Serializers

Labox serializers convert values or streams of values into binary data that storage backends can save. Likewise, they can also convert binary data back into values or streams of values.

Basic Serializers

Basic serializers are used to convert singular values to and from binary data. To define one you must inherit from the Serializer class and provide the following:

name - a string that uniquely and permanently identifies the serializer.
types - a tuple of types that this serializer can handle. This is used for serializer type inference.
serialize_data - a method that takes a value and returns a dictionary of serialized data.
deserialize_data - a method that takes serialized data and returns the original value.

The code below shows a serializer that turns UTF-8 strings into binary data and back.

from labox.core.serializer import SerializedData
from labox.core.serializer import Serializer


class Utf8Serializer(Serializer[str]):
    # Globally unique name for this serializer
    name = "examples.utf8"
    # Used for serializer type inference
    types = (str,)

    def serialize_data(self, value: str) -> SerializedData:
        return {
            "data": value.encode("utf-8"),
            "content_encoding": "utf-8",
            "content_type": "application/text",
        }

    def deserialize_data(self, data: SerializedData) -> Any:
        return data["data"].decode("utf-8")

Stream Serializers

Stream serializers are used to asynchronsouly convert streams of values to and from streams of binary data. To define one you must inherit from the StreamSerializer class and provide the following:

name - a string that uniquely and permanently identifies the serializer.
types - a tuple of types that this serializer can handle. This is used for serializer type inference.
serialize_data_stream - a method that takes an AsyncIterator of values and returns a SerializedDataStream.
deserialize_data_stream - a method that takes a SerializedDataStream and returns an AsyncIterator of values.

It's usually easiest to start with the serialize_data_stream method. The code snippets below show a stream serializer that turns UTF-8 strings into a stream of bytes and back.

from collections.abc import AsyncGenerator

from labox.core.serializer import SerializedDataStream
from labox.core.serializer import StreamSerializer


class Utf8StreamSerializer(StreamSerializer[str]):
    ...

    async def serialize_data_stream(self, values: AsyncIterator[str]) -> SerializedDataStream:
        async def byte_stream() -> AsyncGenerator[bytes]:
            async for chunk in values:
                yield chunk.encode("utf-8")

        return {
            "data_stream": byte_stream(),
            "content_encoding": "utf-8",
            "content_type": "application/text",
        }

For the deserialize_data_stream method, it which must return an AsyncIterator of strings given a SerializedDataStream of binary data. Implementing this method can be tricky since it must be able to handle arbitrary chunking of the originally dumped data. This is because it's the responsibility of the storage backend to determine how the data is chunked when its loaded.

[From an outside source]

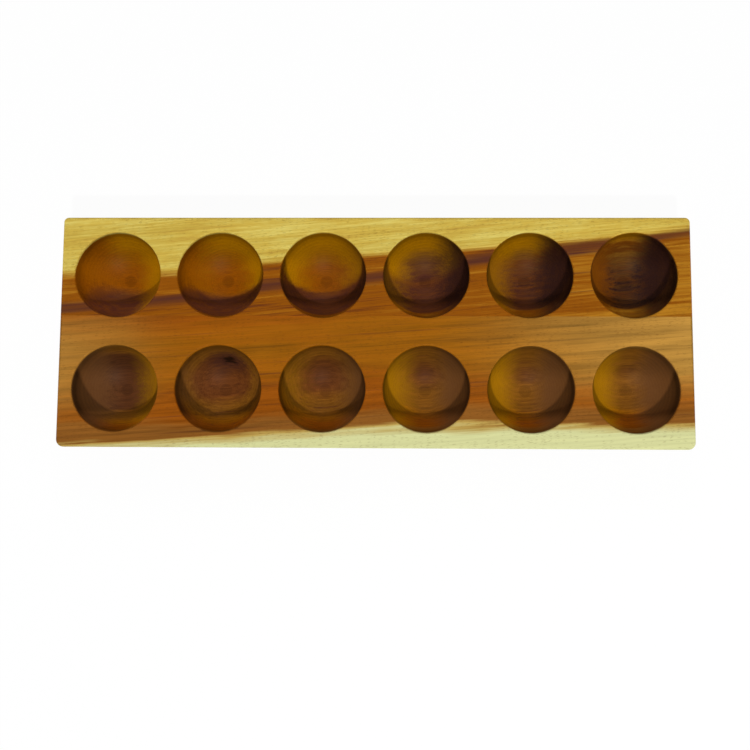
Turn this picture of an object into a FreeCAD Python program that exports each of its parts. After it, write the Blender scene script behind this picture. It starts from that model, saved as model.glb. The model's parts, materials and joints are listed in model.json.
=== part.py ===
"""Egg holder tray: a solid wooden board with two rows of round wells, one egg to a well.

The board is two staves glued edge to edge. It is machined only after the glue has set, so the wells and
the eased edges run across the glue plane. The model follows that order: one board with its wells and
rounded edges, then two stave blanks that meet on the glue plane. Each stave is the board's wood inside its
own blank, so the two fit face to face, and a well that crosses the glue plane is cut into both.

Frame: millimetres, +X along the board, +Y to the rear, +Z up, origin at the middle of the underside.
"""

import FreeCAD, Part
import Sketcher
import math
import os

# name, value, what it measures
DIMENSIONS = [
    ("wells_along", 6, "wells in a row"),
    ("wells_across", 2, "rows of wells"),
    ("pitch_along", 62.5, "from well centre to well centre in a row"),
    ("pitch_across", 69.0, "from the front row's centre line to the rear row's"),
    ("rim_diameter", 52.4, "a well at the top face, before its rim is bevelled"),
    ("well_depth", 24.5, "from the top face to the lowest point of a well"),
    ("floor_thickness", 7.25, "wood left under a well"),
    ("end_margin", 8.05, "from an end of the board to the nearest rims"),
    ("side_margin", 9.15, "from a long side of the board to the nearest rims"),
    ("rear_stave_width", 60.55, "from the rear side of the board to the glue plane"),
    ("rear_corner_radius", 3.0, "upright corners at the rear"),
    ("front_corner_radius", 4.5, "upright corners at the front, more worn"),
    ("top_edge_radius", 1.5, "easing round the top face"),
    ("under_edge_radius", 1.8, "easing round the underside"),
    ("rim_bevel", 0.7, "width and depth of the bevel round a well's rim"),
]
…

Thankfully, in the case of decoding UTF-8 strings, Python's standard codecs library supplies an IncrementalDecoder class that will handle this for us. The code below implements a utility function that will be useful for implementing a Utf8StreamSerializer.deserialize_data_stream method.

from codecs import IncrementalDecoder
from collections.abc import AsyncIterable
from collections.abc import AsyncIterator


async def decode_async_byte_stream(
    decoder: IncrementalDecoder,
    stream: AsyncIterable[bytes],
) -> AsyncIterator[str]:
    async for byte_chunk in stream:
        if str_chunk := decoder.decode(byte_chunk, final=False):
            yield str_chunk
    yield (last := decoder.decode(b"", final=True))
    if last:
        yield ""

Note

You can import this utility from labox.common.streaming.decode_async_byte_stream.

With this you'll be able to implement the deserialize_data_stream method like so:

from codecs import getincrementaldecoder

get_utf8_decoder = getincrementaldecoder("utf-8")


class Utf8StreamSerializer(StreamSerializer[str]):
    ...

    async def deserialize_data_stream(self, data: SerializedDataStream) -> AsyncIterator[str]:
        async for str_chunk in decode_async_byte_stream(get_utf8_decoder(), data):
            yield str_chunk

Serializer Config

Serializers may optionally return information about how they were configured in under a config key within the SerializedData. This is useful for persisting options that are necessary for deserializing the data correctly. For example, you might include the version of the serializer or name of a plugin that was used to encode the data. You may customize how this data is serialized and deserialized by replacing the default Serializer.serialize_config and Serializer.deserialize_config methods. Ultimately this config is saved within the ContentRecord.serializer_config column in the database. You can overwrite how this config is serialized by

Serializer Names

Serializers are identified by a globally unique name associated with each serializer class within a registry. Once a serializer has been used to saved data this name must never be changed and the implementation of the serializer must always remain backwards compatible. If you need to change the implementation of a serializer you should create a new one with a new name. In order to continue loading old data you'll have to preserve and registry the old serializer.